--- Your instructions ---
The lines to reproduce run from the first one through the line containing "SEAL_SILL = 9.0". Reproduce them exactly.

--- Given data ---

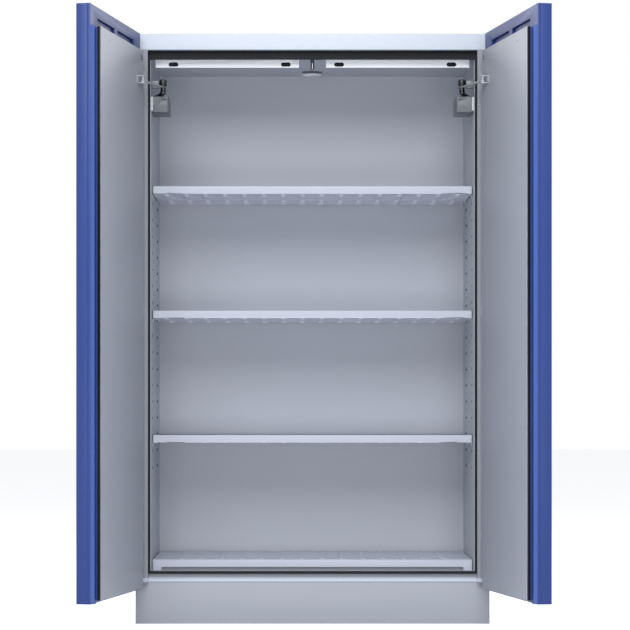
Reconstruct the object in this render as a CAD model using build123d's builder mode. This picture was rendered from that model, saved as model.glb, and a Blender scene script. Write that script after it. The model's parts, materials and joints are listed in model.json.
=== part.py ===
from build123d import *
import os

# Fire-resistant cabinet with two wing doors, three shelves and a bottom tray, doors held open.
# Millimetres. +Z is up, +X to the right, +Y into the cabinet. The origin is on the floor at the
# centre of the carcass footprint. Each door is drawn in its own plane, whose X runs from the
# hinge axis towards the free edge (t) and whose Y points into the cabinet when shut (n).

# Overall sizes
WIDTH = 1200.0
TOP = 1995.0
CARCASS_DEPTH = 570.0
PLINTH_TOP = 143.0

# Walls of the carcass, each from its outer face to the lining's inner face
SIDE_WALL = 51.4
BACK_WALL = 40.0
ROOF_WALL = 69.0
FLOOR_WALL = 34.0
CASING = 1.2
LINING = 1.0

# Plinth
PLINTH_SETBACK = 27.0
SKIRT = 1.5
SKIRT_CORNER = 4.0
PLINTH_WEB = 2.0
PLINTH_FLANGE = 40.0
BRACE_WIDTH = 60.0
BRACE_COUNT = 3
GUSSET = 112.0
GUSSET_HEIGHT = 40.0
GUSSET_THICKNESS = 4.0
FOOT_INSET = 76.0
FOOT_PAD_RADIUS = 25.0
FOOT_PAD_HEIGHT = 6.0
FOOT_STUD_RADIUS = 6.0
FOOT_STUD_TOP = 66.0
FOOT_NUT_ACROSS = 19.0
FOOT_NUT_HEIGHT = 10.0
FOOT_HOLE_CLEARANCE = 0.3

# Front frame and its seal
FRAME_DEPTH = 36.0
FRAME_WALL = 2.0
STILE_WIDTH = 43.0
HEAD_HEIGHT = 55.0
SILL_HEIGHT = 26.5
SILL_SETBACK = 32.0
SILL_STEP = 8.0
SILL_STEP_HEIGHT = 10.0
SILL_ROUND = 6.0
SEAL_SETBACK = 20.4
SEAL_SIDE = 7.0
SEAL_HEAD = 28.0
SEAL_SILL = 9.0

# Shelves and bottom tray
TRAY_HEIGHT = 36.5
TOP_ROOM_EXTRA = 11.7
SHELF_NAMES = ("shelf_lower", "shelf_middle", "shelf_upper")
SHELF_SIDE_GAP = 2.6
SHELF_SETBACK = 90.0
SHELF_REAR_GAP = 15.0
SHELF_SHEET = 1.2
SHELF_LIP = 25.5
SHELF_ROUND = 2.0
SHELF_HEM = 7.0
BEAD_COUNT = 15
BEAD_MARGIN = 45.75
BEAD_WEB = 17.7
BEAD_FRONT_EDGE = 25.0
BEAD_ROW_WEB = 25.0
BEAD_REAR_EDGE = 20.0
BEAD_ROW_SHARE = 0.648
BEAD_HEIGHT = 2.5
BEAD_TAPER = 40.0
RIB_COUNT = 14
RIB_MARGIN = 61.6
RIB_WIDTH = 16.0
RIB_END = 20.0
RIB_HEIGHT = 2.5
RIB_TAPER = 40.0
TRAY_LEG = 30.0

# Shelf slots in the side linings and the clips that sit in them
SLOT_STEPS = 15
SLOT_COUNT_BELOW = 4
SLOT_COUNT_ABOVE = 3
SLOT_WIDTH = 20.0
SLOT_HEIGHT = 8.0
SLOT_FRONT_INSET = 50.0
SLOT_REAR_INSET = 122.0
CLIP_REACH = 18.0
CLIP_THICKNESS = 3.0
CLIP_TAB = 13.0
CLIP_WIDTH = 18.0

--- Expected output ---
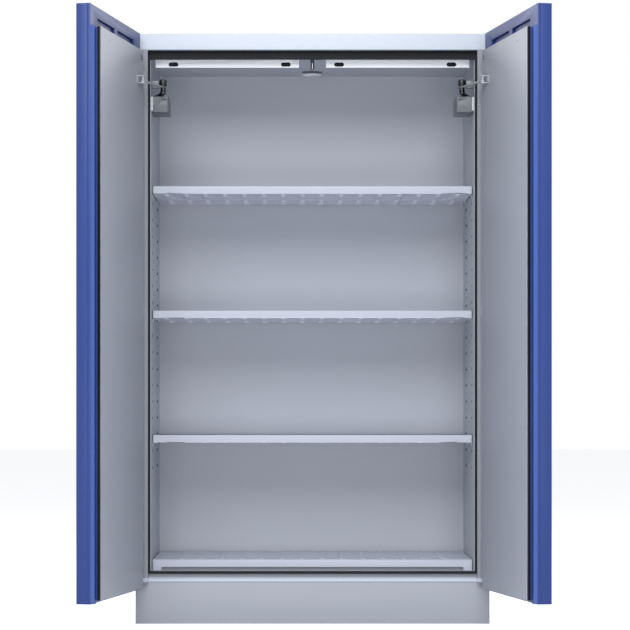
Reconstruct the object in this render as a CAD model using build123d's builder mode. This picture was rendered from that model, saved as model.glb, and a Blender scene script. Write that script after it. The model's parts, materials and joints are listed in model.json.
=== part.py ===
from build123d import *
import os

# Fire-resistant cabinet with two wing doors, three shelves and a bottom tray, doors held open.
# Millimetres. +Z is up, +X to the right, +Y into the cabinet. The origin is on the floor at the
# centre of the carcass footprint. Each door is drawn in its own plane, whose X runs from the
# hinge axis towards the free edge (t) and whose Y points into the cabinet when shut (n).

# Overall sizes
WIDTH = 1200.0
TOP = 1995.0
CARCASS_DEPTH = 570.0
PLINTH_TOP = 143.0

# Walls of the carcass, each from its outer face to the lining's inner face
SIDE_WALL = 51.4
BACK_WALL = 40.0
ROOF_WALL = 69.0
FLOOR_WALL = 34.0
CASING = 1.2
LINING = 1.0

# Plinth
PLINTH_SETBACK = 27.0
SKIRT = 1.5
SKIRT_CORNER = 4.0
PLINTH_WEB = 2.0
PLINTH_FLANGE = 40.0
BRACE_WIDTH = 60.0
BRACE_COUNT = 3
GUSSET = 112.0
GUSSET_HEIGHT = 40.0
GUSSET_THICKNESS = 4.0
FOOT_INSET = 76.0
FOOT_PAD_RADIUS = 25.0
FOOT_PAD_HEIGHT = 6.0
FOOT_STUD_RADIUS = 6.0
FOOT_STUD_TOP = 66.0
FOOT_NUT_ACROSS = 19.0
FOOT_NUT_HEIGHT = 10.0
FOOT_HOLE_CLEARANCE = 0.3

# Front frame and its seal
FRAME_DEPTH = 36.0
FRAME_WALL = 2.0
STILE_WIDTH = 43.0
HEAD_HEIGHT = 55.0
SILL_HEIGHT = 26.5
SILL_SETBACK = 32.0
SILL_STEP = 8.0
SILL_STEP_HEIGHT = 10.0
SILL_ROUND = 6.0
SEAL_SETBACK = 20.4
SEAL_SIDE = 7.0
SEAL_HEAD = 28.0
SEAL_SILL = 9.0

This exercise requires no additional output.